Electromagnetic Spectrum



Light is a form of electromagnetic radiation. The electromagnetic waves that comprise electromagnetic radiation consist of oscillations in electric and magnetic fields, just as water waves consist of oscillations of the water in the ocean.



Certain properties describe all types of waves. One is the wavelength, which is the distance between two adjacent peaks in the wave. The frequency is the number of peaks that move past a stationary observer in one second. In the case of water waves at the beach, the frequency would be the number of incoming waves that hit a person in one second, and the wavelength would be the distance between two waves. A higher frequency corresponds to a shorter wavelength and vice versa.

The different colors of light that our eyes can detect correspond to different wavelengths—or frequencies—of light. Red light has a longer wavelength than violet light. Orange, yellow, green, and blue are in between. Infrared light, ultraviolet light, radio waves, microwaves, and gamma rays are all forms of electromagnetic radiation, but they differ in wavelength and frequency.

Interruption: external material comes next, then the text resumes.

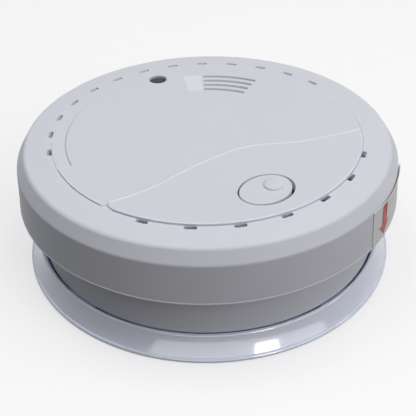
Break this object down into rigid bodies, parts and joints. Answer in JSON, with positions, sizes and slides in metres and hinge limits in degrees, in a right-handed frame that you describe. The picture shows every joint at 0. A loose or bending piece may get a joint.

Infrared light has slightly longer wavelengths than red light. Our eyes can not detect infrared light, but we can feel it as heat. Infrared astronomy uses the wavelength range from about 1 micrometer to a few hundred micrometers. Wavelengths near 1,000 micrometers (1 millimeter) are considered radio waves and studied by radio astronomers using different techniques than infrared astronomers.

Infrared astronomers divide the infrared spectrum into near-, mid-, and far-infrared. The exact boundaries between these regions are indistinguishable, but near-infrared is generally considered to be from one to five micrometers. Wavelengths of 5-20 micrometers are considered mid-infrared. Wavelengths longer than about 20 mircrometers are far-infrared.